Writer and director Alex Garland is British, but he seems to rely on the audience having a very Americanised view of the sacredness of journalism. One of the few indications we are given about the wickedness of the President’s rule, which is otherwise assumed without adumbration, is that government troops are said to kill journalists on sight. This is obviously appalling—if they are journalists. During the long Cold War, there were at all times numerous Western “journalists” who were agents for the Soviet Union, deeply involved in political warfare to assist in Communism’s mission to enslave the world. The difficulty of people posing as “journalists” while functioning as media activists for combatants persists to the present day. It is not morally simple how to treat such actors.
Civil War somewhat wades into this issue without appearing to realise it. Our protagonists in the final third embed with the WF and show every sign of sympathising with at least with WF’s goal of bringing down the President. What the journalists do not show is any objection to the WF’s atrocious behaviour, specifically its persistent habit of murdering captive and surrendering opponents even when they are unarmed. All the journalists do is indifferently take photographs of the killings, which is an odd form of “neutrality”. If the President had been shown as a lawless and murderous despot, whose officials and army were essentially criminal, perhaps the audience would understand the WF’s conduct as rough justice. There is no such presentation, however. There is no backstory about what the President has done and the President has barely two minutes of screentime. We hear some stray remarks about government atrocities, but far and away the worst-behaved on-screen forces are the WF.

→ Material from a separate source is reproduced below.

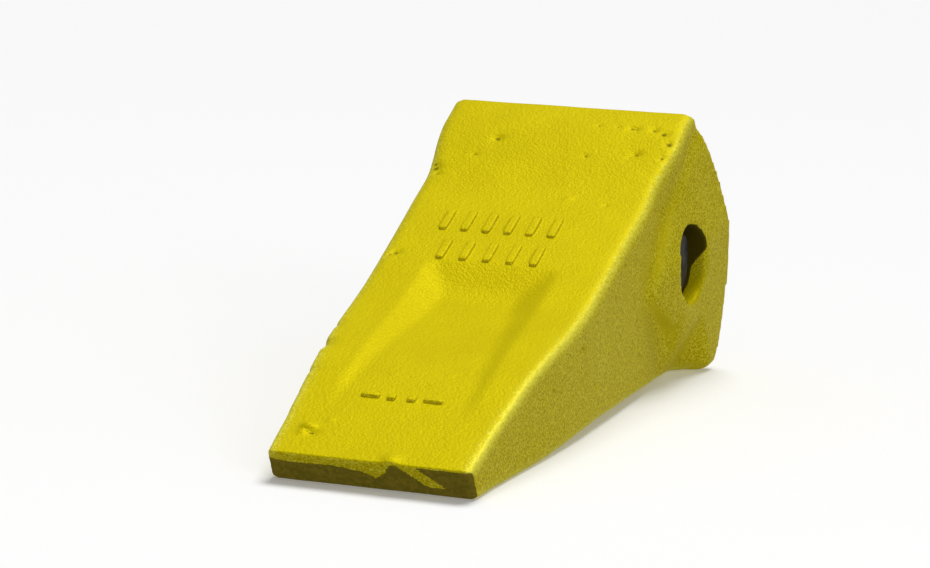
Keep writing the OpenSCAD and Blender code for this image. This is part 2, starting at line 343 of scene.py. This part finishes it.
TOP, RIGHT = 1, 2
MARKS = ((-27, -1, TOP, 2.2, 0.9), (-34, -13, TOP, 1.6, 0.4), (16, -9, TOP, 1.5, 0.4),
         (38, -5, TOP, 2.0, 0.9), (36, -7.5, TOP, 1.2, 0.5), (16.5, 13.5, TOP, 1.3, 0.4),
         (25, 13.4, TOP, 1.1, 0.3),
         (31.5, 13, TOP, 1.6, 0.5), (34, 12.8, TOP, 1.5, 0.5), (42, 12.6, TOP, 1.8, 0.8),
         (34, -43, TOP, 1.3, 0.4), (47, 10, TOP, 2.4, 0.5), (51, 3, TOP, 2.6, 0.6), (50, -7, TOP, 1.7, 0.4),
         (-49, -24, TOP, 2.4, 1.0), (-47, -28, TOP, 1.6, 0.7), (-50, -21, TOP, 1.4, 0.5),
         (-44, -96, TOP, 2.0, 0.9), (-46, -98, TOP, 1.3, 0.5), (16, -40, TOP, 1.5, -0.4),
         (-29.8, -242, TOP, 2.2, -1.9), (-27.2, -245, TOP, 1.8, 0.9), (-31, -246, TOP, 1.5, -0.7),
         (-23, -236, TOP, 1.3, -0.5), (44, -258, TOP, 2.0, -0.8), (8, -257, TOP, 3.0, -1.1),
         (-10, -200, TOP, 1.2, -0.3), (12, -196, TOP, 1.4, -0.3), (5, -206, TOP, 1.1, 0.3),
         (-78, 25, RIGHT, 1.5, 0.9), (-124, -12, RIGHT, 1.5, 0.8), (-139, 10, RIGHT, 1.8, 0.8),
         (-135, 8, RIGHT, 1.3, 0.5), (-29, 33, RIGHT, 1.5, 0.7), (-17, 31, RIGHT, 1.4, 0.6),
         (-13, 30.5, RIGHT, 1.3, 0.6), (-31, 28, RIGHT, 1.5, -0.6), (-33, 23, RIGHT, 1.3, -0.5),
         (-62, 40, RIGHT, 2.0, 0.5), (-180, -9, RIGHT, 1.3, 0.5), (-95, -20, RIGHT, 1.2, 0.4))
CHIPS = ((-162, 2.2, 0.9), (-179, 2.6, 1.5), (-183, 2.0, 1.0), (-203, 1.8, 0.6))
CHIP_REACH = 4.0
PIT_FACING = 0.55


def coordinates(mesh, key, width=3):
    values = np.zeros(len(mesh) * width, np.float32)
    mesh.foreach_get(key, values)
    return values.reshape(-1, width).astype(float)


def surveyed(mesh):
    """Places and normals of a mesh's points, in the room and in the tooth's own millimetres."""
    place, normal = coordinates(mesh.vertices, "co"), coordinates(mesh.vertices, "normal")
    back = np.array(TOOTH.inverted())
    return place, normal, place @ back[:3, :3].T + back[:3, 3], normal @ np.array(TOOTH.to_3x3()) / MM


def to_ridge(x, y, z):
    """Distance from the long corner between a broad face and a side."""
    top = face_z(y, z)
    return np.hypot(ear_x(y, np.clip(z, -top, top)) - np.abs(x), top - np.abs(z))


def pit_shape(local, facing, a, b, side, radius):
    across, height = (0, 2) if side == TOP else (1, 0)
    other = 1 if side == TOP else 2
    away = np.hypot(local[:, across] - a, local[:, other] - b)
    return np.exp(-(away / radius) ** 2) * (facing[:, height] > PIT_FACING)


place, normal, local, facing = surveyed(casting.data)
x, y, z = local.T
push = np.zeros(len(local))
for wave, depth in SAND_WAVES:
    push += depth * np.array([noise.noise(Vector(p) / wave) for p in place])
for a, b, side, radius, depth in MARKS:
    push -= depth * pit_shape(local, facing, a, b, side, radius)
left_top = np.exp(-(to_ridge(x, y, z) / CHIP_REACH) ** 2) * (x < 0) * (z > 0)
for b, radius, depth in CHIPS:
    push -= depth * np.exp(-((y - b) / radius) ** 2) * left_top
casting.data.vertices.foreach_set("co", (place + normal * push[:, None] * MM).astype(np.float32).ravel())

# ---------------------------------------------------------------- tooth casting: raised marks
# The foundry's raised marks on the upper face are plain bars and dots here. Each is a small drafted block
# of the same casting, standing about a millimetre proud.

BAR_WIDTH, BAR_HEIGHT = 3.6, 2.4
# Each row is its name, count, pitch, width, length, and the x and y of its middle.
ROWS = (("long_bars", 6, 9.6, BAR_WIDTH, 17.0, -6.3, -66.0),
        ("short_bars", 5, 10.2, BAR_WIDTH, 16.0, -3.8, -90.5),
        ("dashes", 2, 25.0, 7.5, 2.0, -1.0, -217.0),
        ("dots", 2, 8.0, 3.4, 3.4, -1.0, -217.0))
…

Which brings us to the main defect of the film: it is a war film without politics, and, as the cliché has it, war is politics by other means. The lack of explanation for why the war broke out and what the sides are fighting for creates a yawning vacuum at the heart of the story, leaving the viewer confused about what is happening and giving them little reason to care. This blank canvas of a plot is what has allowed reviewers to doodle in their own understanding of what the film’s message is, which by pure coincidence tends to align with their own political and moral beliefs. Kirsten Dunst, one of the film’s leads as photojournalist “Lee Smith”, has claimed this was deliberate. Maybe. An explanation equally consonant with the facts is that the writer did not have the courage to take an explicitly political stand in an America where paying viewers are this polarised, and the result was not an artistic ambiguity, but an underdeveloped script.

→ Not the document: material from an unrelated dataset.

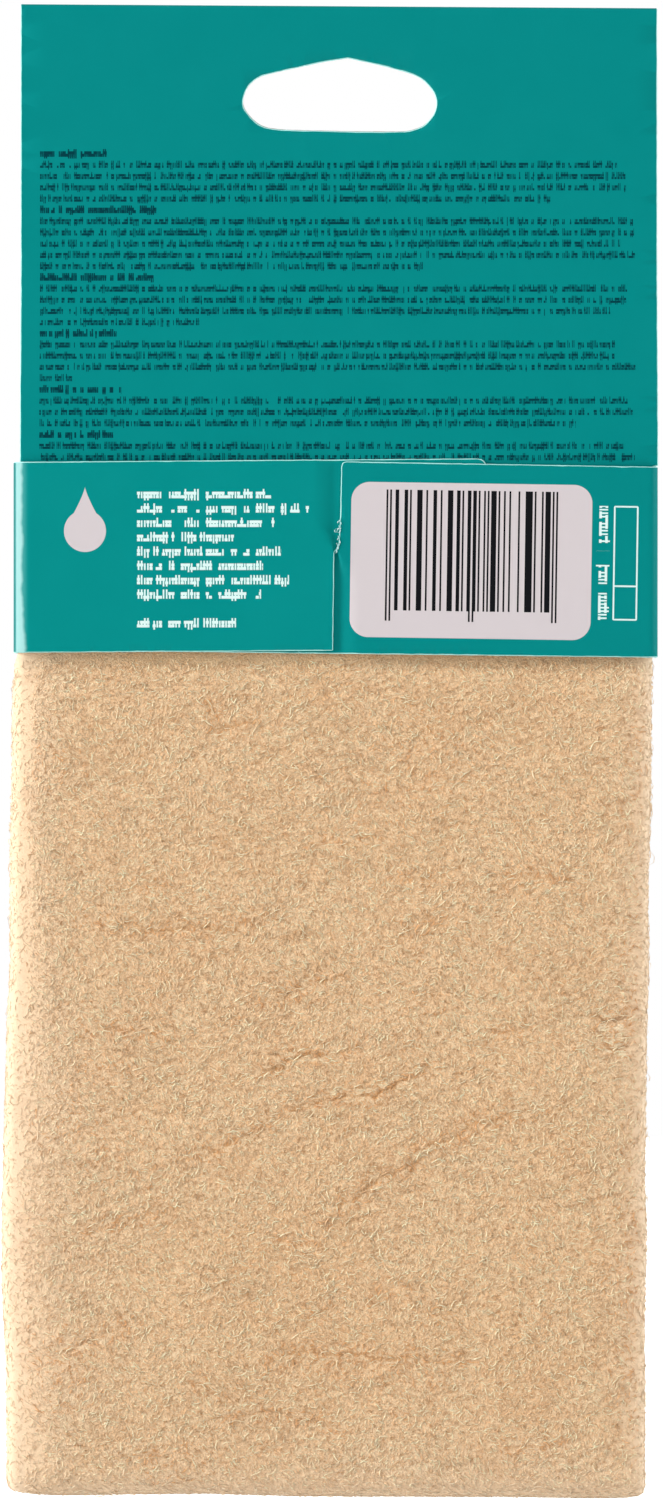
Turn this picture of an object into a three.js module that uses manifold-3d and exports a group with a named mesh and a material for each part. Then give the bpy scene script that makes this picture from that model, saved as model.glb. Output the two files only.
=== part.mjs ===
// A chamois leather folded into a flat pack, held by a printed hanging card.
// The card is one die-cut board, built here as the panels between its creases: the header hangs
// the pack, and two wings close round the leather as a sleeve that their own tongues lock.

import * as THREE from "three";
import { mergeVertices } from "three/addons/utils/BufferGeometryUtils.js";
import Module from "manifold-3d";

const wasm = await Module();
wasm.setup();

// Sizes are in millimetres. +Z is up, -Y is the side where the wings lock, +X is to its right.
// The origin is the middle of the hanging slot, half way between the header's two layers.

// Board
const boardThickness = 0.4;
const seatGap = 0.3; // between two surfaces that lie on each other
const overrun = 5; // how far a cutting outline stands past what it cuts

// Header
const headerNarrowing = 1.15; // how much less wide than the sleeve's outside
const headerShift = -0.15; // the header's middle, from the slot's middle
const headerHeight = 83.5; // top edge to the top of the sleeve
const slotDrop = 16; // top edge to the slot's middle
const spreadHeight = 40; // over which the two layers part to go round the leather
const spreadFoot = 1.5; // straight length between the parting and the sleeve

// Hanging slot: round ends, a straight bottom and a low peak in the middle of the top
const slotWidth = 35.6;
const slotHeight = 13.5;
const slotEndRadius = 5.3;
const slotPeakRun = 2.5; // half the length of the rounded peak
const layerSlipX = 0.5; // the front layer's slot against the back layer's
const layerSlipZ = 0.3;
const layerTurn = THREE.MathUtils.degToRad(1);

// Sleeve
const sleeveHeight = 34.9;
const sleeveShift = -0.8; // the sleeve's middle, from the slot's middle
const sideSlack = 0.45; // leather to side wall
const faceSlack = 0.35; // leather to panel
const leftFrontBend = 1; // bend radii at the middle of the board
const leftBackBend = 3;
const rightFrontBend = 0.5;
const rightBackBend = 1.5;
const tailLength = 22; // of the header's back layer, inside the sleeve
const tailNarrowing = 2.75; // how much less wide than the sleeve's inside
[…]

A counter-argument to this is that the film is about war and the pointlessness is the point; one is meant to focus on the “the horror” and the way war makes monsters out of everyone as predation becomes the only way to survive in a collapsed landscape. Dunst’s character suggests this at one stage, saying that via her work in foreign theatres of war, “I thought I was sending a message home: Don’t do this.” The problem is that the film does not quite give an all-sides-are-equally-bad presentation.
The journalists—our babyfaces—definitely show an affinity for the rebels. The Donald Trump-like mannerisms of the President—refusing to stick to the traditional two-term limit, bombastically claiming a “historic victory” as the rebels surround his White House—identifies our heel. Here again, the light-touch Trumpiness of the President feels less like artistic subtlety and more like commercial cowardice: the writer both wanted to allude to a Trumpian tyrant and leave enough room for it to be deniable to reduce the costs in criticism and revenue, since Republicans watch movies, too. Above it all, the film plays on the general sympathy of this modernity with “change” and revolution to tilt the scales in the rebels’ favour.
Still, Dunst is right this far: the script is so threadbare that if one does not share the ideological presumptions the film is aimed at, one can come away with a quite different understanding. Should one happen to believe going into the movie that a legitimate Sovereign assailed by rebellion is duty-bound to do whatever is necessary to suppress the insurrectionists—who bear the full responsibility for the war’s consequences—and one sees in Civil War no evidence that the President has overstepped the bounds seriously enough to warrant overthrow by a paramilitary force that behaves like a criminal gang, one could, in a most unexpected coincidence, come away from the movie believing the message is about the dangers of defying authority and disorder.